PageCount(path string) (int, error)
// Render returns the text content of the given 1-based page.
Render(path string, page int) (string, error)
}
TextRenderer extracts text from individual document pages. For PDFs this means pages; for spreadsheets, sheets; for presentations, slides.
type TextRendererRegistry ¶ added in v1.3.1
type TextRendererRegistry struct {
// contains filtered or unexported fields
}
TextRendererRegistry maps file extensions to TextRenderer implementations.
func NewTextRendererRegistry ¶ added in v1.3.1
func NewTextRendererRegistry() *TextRendererRegistry
NewTextRendererRegistry creates an empty TextRendererRegistry.

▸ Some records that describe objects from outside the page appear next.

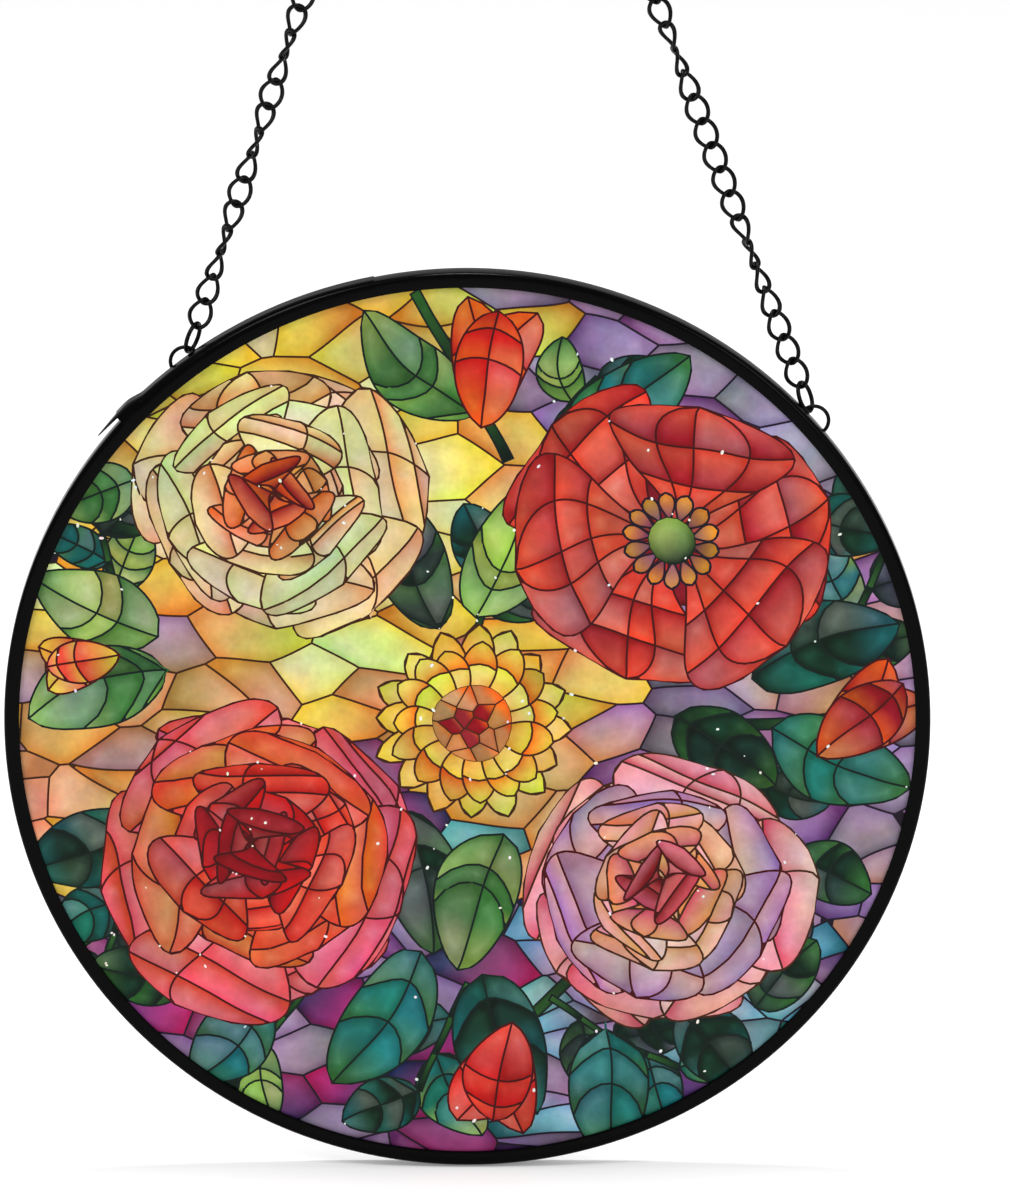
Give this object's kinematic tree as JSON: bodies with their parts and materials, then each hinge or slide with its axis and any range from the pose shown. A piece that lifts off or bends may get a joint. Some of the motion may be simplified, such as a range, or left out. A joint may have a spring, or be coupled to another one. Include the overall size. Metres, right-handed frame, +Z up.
{
  "type": "acrylic suncatcher",
  "caption": "Round printed acrylic suncatcher in a black channel rim, hung by a black twisted-link chain from two wire rings.",
  "frame": {"origin": "where the underside of the top chain link bears on its hook", "axes": "+Z up, the disc lies parallel to XZ and its picture faces -Y, +X is to the right of someone who looks at the picture"},
  "size_m": [0.1524, 0.0075, 0.2742],
  "materials": {
    "printed_acrylic": "clear acrylic disc printed with a stained-glass style flower picture, glossy",
    "black_enamel": "gloss black paint on thin bent metal",
    "black_wire": "blackened wire, satin"
  },
  "bodies": {
    "root": {"picture_disc": "printed_acrylic", "rim": "black_enamel", "left_lug": "black_wire", "right_lug": "black_wire", "left_chain": "black_wire", "right_chain": "black_wire", "top_link": "black_wire"}
  },
  "joints": []
}
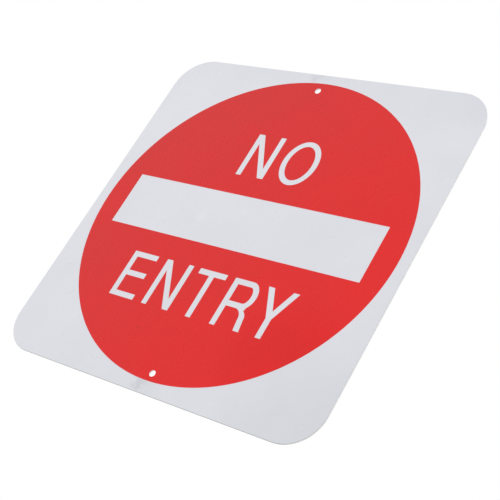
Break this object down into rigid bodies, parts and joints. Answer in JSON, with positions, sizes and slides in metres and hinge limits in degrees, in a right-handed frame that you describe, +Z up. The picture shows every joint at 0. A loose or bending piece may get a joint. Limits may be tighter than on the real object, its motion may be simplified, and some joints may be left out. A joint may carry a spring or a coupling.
{
  "type": "no entry sign",
  "caption": "Square no entry road sign: aluminium plate with round corners, white face, red disc with a white bar, and two bolt holes for a post.",
  "frame": {"origin": "on the back face of the plate, midway between the two bolt holes", "axes": "+Z up and +X to the right as the sign is read; the face looks towards -Y, and +Y points into the post"},
  "size_m": [0.4572, 0.0019, 0.4572],
  "materials": {
    "bare_aluminium": "mill finish, rolled",
    "white_sheeting": "semi-gloss film",
    "red_film": "semi-gloss film"
  },
  "bodies": {
    "root": {"aluminium_blank": "bare_aluminium", "white_sheeting": "white_sheeting", "red_field": "red_film"}
  },
  "joints": []
}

func (*TextRendererRegistry) Close ¶ added in v1.3.1
func (r *TextRendererRegistry) Close() error
Close closes all registered text renderers, deduplicating shared instances.
func (*TextRendererRegistry) For ¶ added in v1.3.1
func (r *TextRendererRegistry) For(ext string) (TextRenderer, bool)

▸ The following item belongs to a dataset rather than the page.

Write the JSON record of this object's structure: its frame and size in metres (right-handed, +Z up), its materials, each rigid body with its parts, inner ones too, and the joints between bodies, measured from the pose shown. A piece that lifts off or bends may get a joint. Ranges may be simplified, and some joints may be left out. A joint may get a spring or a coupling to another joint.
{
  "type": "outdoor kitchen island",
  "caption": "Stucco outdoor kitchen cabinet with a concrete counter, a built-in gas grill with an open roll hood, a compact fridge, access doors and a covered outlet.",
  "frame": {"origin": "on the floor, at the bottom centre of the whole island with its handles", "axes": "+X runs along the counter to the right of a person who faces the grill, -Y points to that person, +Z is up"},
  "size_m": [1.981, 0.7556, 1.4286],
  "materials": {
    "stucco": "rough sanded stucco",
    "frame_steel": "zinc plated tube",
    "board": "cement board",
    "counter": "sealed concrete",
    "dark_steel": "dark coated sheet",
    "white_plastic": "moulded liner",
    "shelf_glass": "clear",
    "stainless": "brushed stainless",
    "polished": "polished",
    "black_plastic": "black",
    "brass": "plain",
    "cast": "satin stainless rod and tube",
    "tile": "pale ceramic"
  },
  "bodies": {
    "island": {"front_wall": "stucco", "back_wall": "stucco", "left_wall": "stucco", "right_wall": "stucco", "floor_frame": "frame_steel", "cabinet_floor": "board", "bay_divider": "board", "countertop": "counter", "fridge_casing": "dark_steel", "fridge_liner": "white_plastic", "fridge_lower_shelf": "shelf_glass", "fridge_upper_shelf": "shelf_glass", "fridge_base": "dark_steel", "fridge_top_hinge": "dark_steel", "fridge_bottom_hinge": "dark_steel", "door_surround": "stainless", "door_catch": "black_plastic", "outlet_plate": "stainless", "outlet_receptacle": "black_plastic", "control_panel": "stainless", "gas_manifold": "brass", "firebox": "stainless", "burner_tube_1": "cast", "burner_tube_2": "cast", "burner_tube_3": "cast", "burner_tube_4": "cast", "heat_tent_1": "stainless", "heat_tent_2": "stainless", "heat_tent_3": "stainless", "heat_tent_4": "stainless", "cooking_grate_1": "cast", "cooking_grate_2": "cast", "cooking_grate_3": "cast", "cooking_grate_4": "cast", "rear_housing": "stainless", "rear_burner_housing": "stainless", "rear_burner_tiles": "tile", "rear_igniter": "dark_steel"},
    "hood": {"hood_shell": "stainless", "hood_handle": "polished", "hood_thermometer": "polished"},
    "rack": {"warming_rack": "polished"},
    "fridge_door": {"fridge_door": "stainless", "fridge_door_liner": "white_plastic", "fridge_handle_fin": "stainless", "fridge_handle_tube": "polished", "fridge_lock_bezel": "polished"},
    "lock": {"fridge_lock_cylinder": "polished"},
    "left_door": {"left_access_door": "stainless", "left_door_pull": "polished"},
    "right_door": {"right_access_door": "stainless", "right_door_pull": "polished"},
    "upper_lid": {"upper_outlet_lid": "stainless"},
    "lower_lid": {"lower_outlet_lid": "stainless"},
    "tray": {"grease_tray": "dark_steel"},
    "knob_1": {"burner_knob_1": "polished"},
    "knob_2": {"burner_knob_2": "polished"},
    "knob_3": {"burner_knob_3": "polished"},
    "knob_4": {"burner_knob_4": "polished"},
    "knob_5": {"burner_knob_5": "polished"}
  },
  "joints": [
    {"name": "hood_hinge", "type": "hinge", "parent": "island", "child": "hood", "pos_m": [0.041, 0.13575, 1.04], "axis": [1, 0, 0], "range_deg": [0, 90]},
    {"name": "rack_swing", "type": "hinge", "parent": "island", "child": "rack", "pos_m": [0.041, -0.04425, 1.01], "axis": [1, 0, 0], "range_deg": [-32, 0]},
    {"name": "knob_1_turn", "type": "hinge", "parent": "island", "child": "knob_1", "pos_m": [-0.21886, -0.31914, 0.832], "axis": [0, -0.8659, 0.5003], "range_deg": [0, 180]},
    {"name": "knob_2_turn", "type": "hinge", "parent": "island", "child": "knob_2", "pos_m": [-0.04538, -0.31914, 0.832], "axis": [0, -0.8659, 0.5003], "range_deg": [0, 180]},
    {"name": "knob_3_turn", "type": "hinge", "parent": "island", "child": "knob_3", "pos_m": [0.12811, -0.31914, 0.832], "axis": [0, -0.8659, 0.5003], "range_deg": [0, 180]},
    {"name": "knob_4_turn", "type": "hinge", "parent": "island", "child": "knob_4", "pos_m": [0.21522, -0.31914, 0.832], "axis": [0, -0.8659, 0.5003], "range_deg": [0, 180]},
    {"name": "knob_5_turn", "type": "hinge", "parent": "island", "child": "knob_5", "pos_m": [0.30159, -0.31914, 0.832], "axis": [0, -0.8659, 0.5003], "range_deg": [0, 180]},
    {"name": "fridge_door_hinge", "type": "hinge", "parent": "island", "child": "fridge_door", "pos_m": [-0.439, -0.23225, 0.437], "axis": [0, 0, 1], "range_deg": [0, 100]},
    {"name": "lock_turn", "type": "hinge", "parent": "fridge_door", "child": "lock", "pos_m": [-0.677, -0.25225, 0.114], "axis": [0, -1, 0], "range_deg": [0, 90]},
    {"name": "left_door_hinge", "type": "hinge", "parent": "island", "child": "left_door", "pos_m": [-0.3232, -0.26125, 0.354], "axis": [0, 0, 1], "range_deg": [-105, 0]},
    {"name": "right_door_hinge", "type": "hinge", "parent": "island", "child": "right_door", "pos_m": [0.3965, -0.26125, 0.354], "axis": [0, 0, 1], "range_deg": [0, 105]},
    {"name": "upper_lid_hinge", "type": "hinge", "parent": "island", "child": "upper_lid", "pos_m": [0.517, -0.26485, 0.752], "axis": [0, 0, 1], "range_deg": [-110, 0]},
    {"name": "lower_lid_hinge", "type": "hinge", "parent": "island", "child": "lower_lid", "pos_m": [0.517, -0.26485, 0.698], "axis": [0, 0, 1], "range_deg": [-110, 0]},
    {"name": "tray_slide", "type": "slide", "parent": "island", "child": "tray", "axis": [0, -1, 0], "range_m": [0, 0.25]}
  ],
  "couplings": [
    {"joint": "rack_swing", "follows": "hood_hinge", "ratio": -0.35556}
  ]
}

For returns the TextRenderer for the given extension, or nil and false if none is registered.
func (*TextRendererRegistry) Register ¶ added in v1.3.1
func (r *TextRendererRegistry) Register(ext string, renderer TextRenderer)
Register associates a file extension (e.g. ".pdf") with a TextRenderer.
func (*TextRendererRegistry) Supports ¶ added in v1.3.1
func (r *TextRendererRegistry) Supports(ext string) bool
Supports returns true if a TextRenderer is registered for the given extension.
type XLSXTextRenderer ¶ added in v1.3.1
type XLSXTextRenderer struct{}
XLSXTextRenderer extracts text from individual spreadsheet sheets using tabula.
func NewXLSXTextRenderer ¶ added in v1.3.1
func NewXLSXTextRenderer() *XLSXTextRenderer
NewXLSXTextRenderer creates a new XLSXTextRenderer.
func (*XLSXTextRenderer) Close ¶ added in v1.3.1
func (r *XLSXTextRenderer) Close() error
Close is a no-op; XLSXTextRenderer holds no persistent resources.